Goal of the exercise →
Set down exactly the first line of the entries and every line after it, through the line with "moves: Move from".

[Rows from a 3D modeling dataset]
--------------------------------

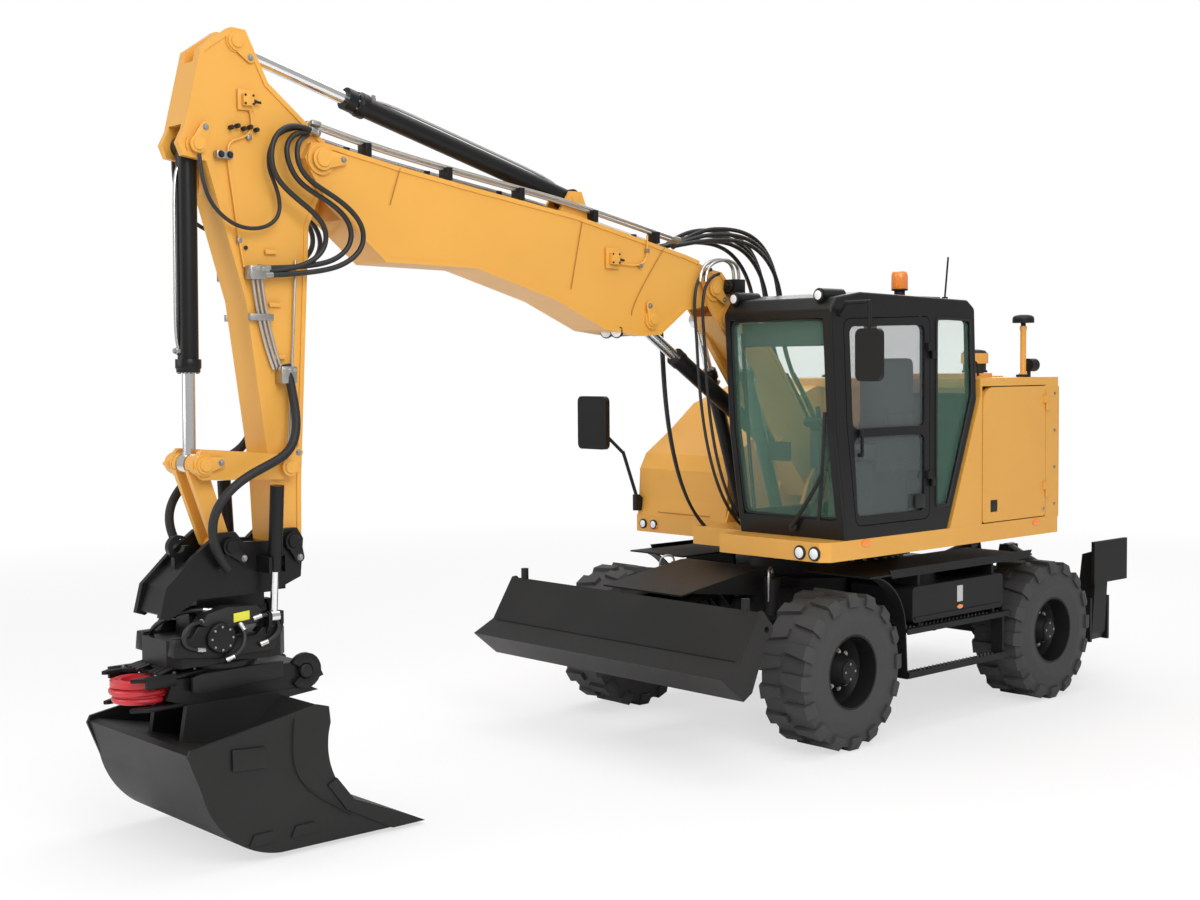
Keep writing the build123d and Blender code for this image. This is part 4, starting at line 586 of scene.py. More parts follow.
    @staticmethod
    def repeated(name: str, piece: bpy.types.Object, moves: list[Matrix]) -> bpy.types.Object:
        """A piece and its moved copies, joined as one mesh.

        Args:
            name: Name of the joined piece.
            piece: Piece that is repeated.
            moves: Move from the first piece to each further copy.

        Returns:
            The joined object.
        """
        group = [piece]
        for move in moves:
            copy = piece.copy()
            copy.data = piece.data.copy()
            copy.data.transform(move)
            bpy.context.collection.objects.link(copy)
            group.append(copy)
        return Bench.joined(name, group)

    @staticmethod
    def copied(name: str, piece: bpy.types.Object, shifts: list[Vector]) -> bpy.types.Object:
        """Copies of a piece, each shifted from the first, joined as one mesh."""
        return Bench.repeated(name, piece, [Matrix.Translation(shift) for shift in shifts])

    @staticmethod
    def ringed(
        name: str, piece: bpy.types.Object, centre: Vector, axis: Vector, count: int
    ) -> bpy.types.Object:
        """Copies of a piece round an axis, joined as one mesh.

        Args:
            name: Name of the joined piece.
            piece: Piece that is repeated.
            centre: Point on the axis.
            axis: Direction of the axis.
            count: How many pieces stand round it.

        Returns:
            The joined object.
        """
        turns = [Matrix.Rotation(place * math.tau / count, 4, axis) for place in range(1, count)]
        away, back = Matrix.Translation(centre), Matrix.Translation(-centre)
        return Bench.repeated(name, piece, [away @ turn @ back for turn in turns])

    @staticmethod
    def joined(name: str, group: list[bpy.types.Object]) -> bpy.types.Object:
        """Several meshes as one object.

        Args:
            name: Name of the joined piece.
            group: Objects to join, the first keeping its materials.

        Returns:
            The joined object.
        """
        Bench.clear()
        for piece in group:
            piece.select_set(True)
        bpy.context.view_layer.objects.active = group[0]
        if len(group) > 1:
            bpy.ops.object.join()
        whole = bpy.context.view_layer.objects.active
        whole.name = name
        whole.data.name = name
        return whole


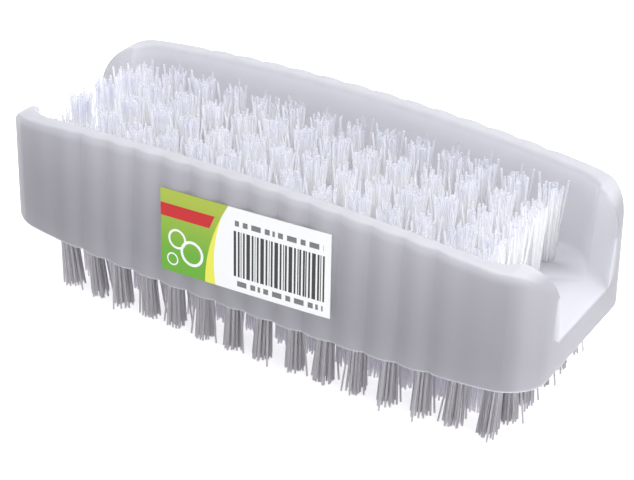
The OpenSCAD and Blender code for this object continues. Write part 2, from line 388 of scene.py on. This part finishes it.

--------------------------------

Finished exercise →
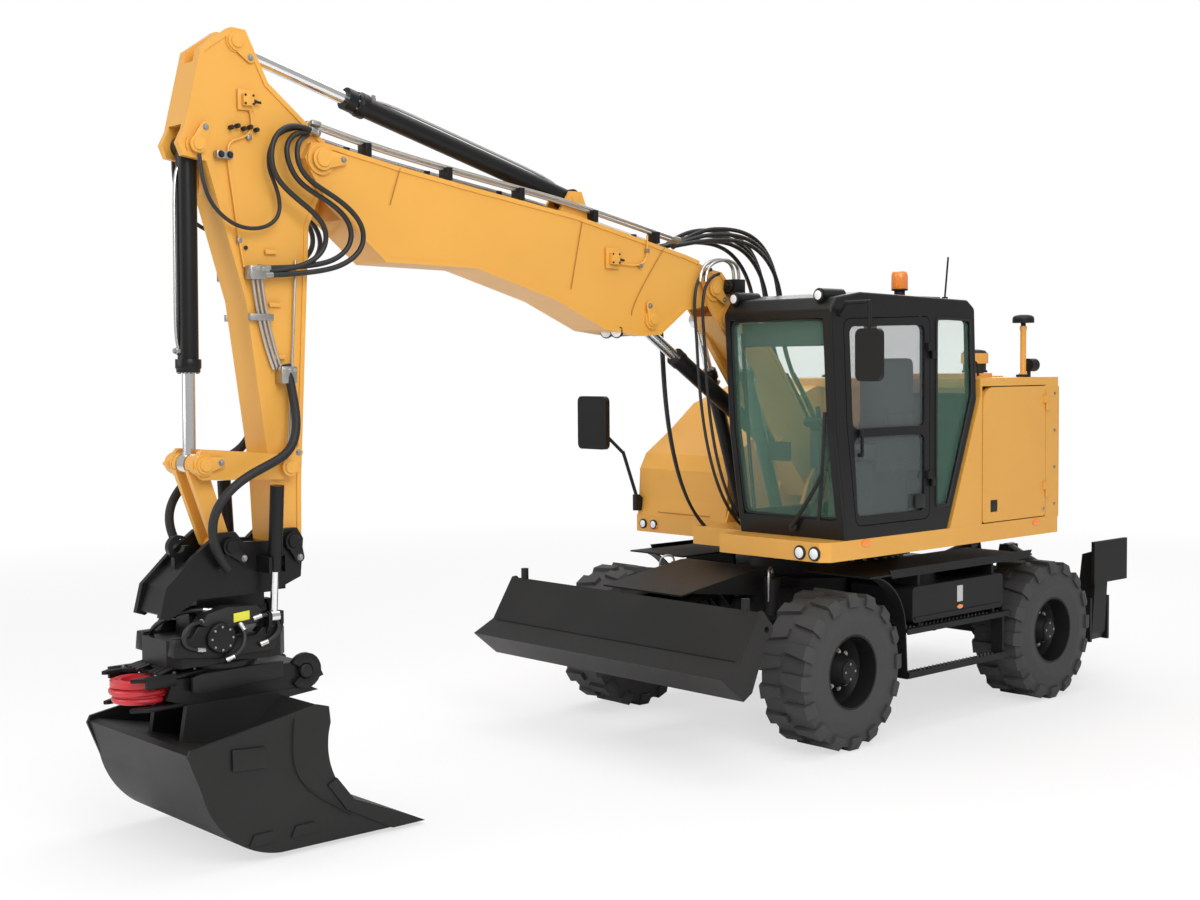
Keep writing the build123d and Blender code for this image. This is part 4, starting at line 586 of scene.py. More parts follow.
    @staticmethod
    def repeated(name: str, piece: bpy.types.Object, moves: list[Matrix]) -> bpy.types.Object:
        """A piece and its moved copies, joined as one mesh.

        Args:
            name: Name of the joined piece.
            piece: Piece that is repeated.
            moves: Move from the first piece to each further copy.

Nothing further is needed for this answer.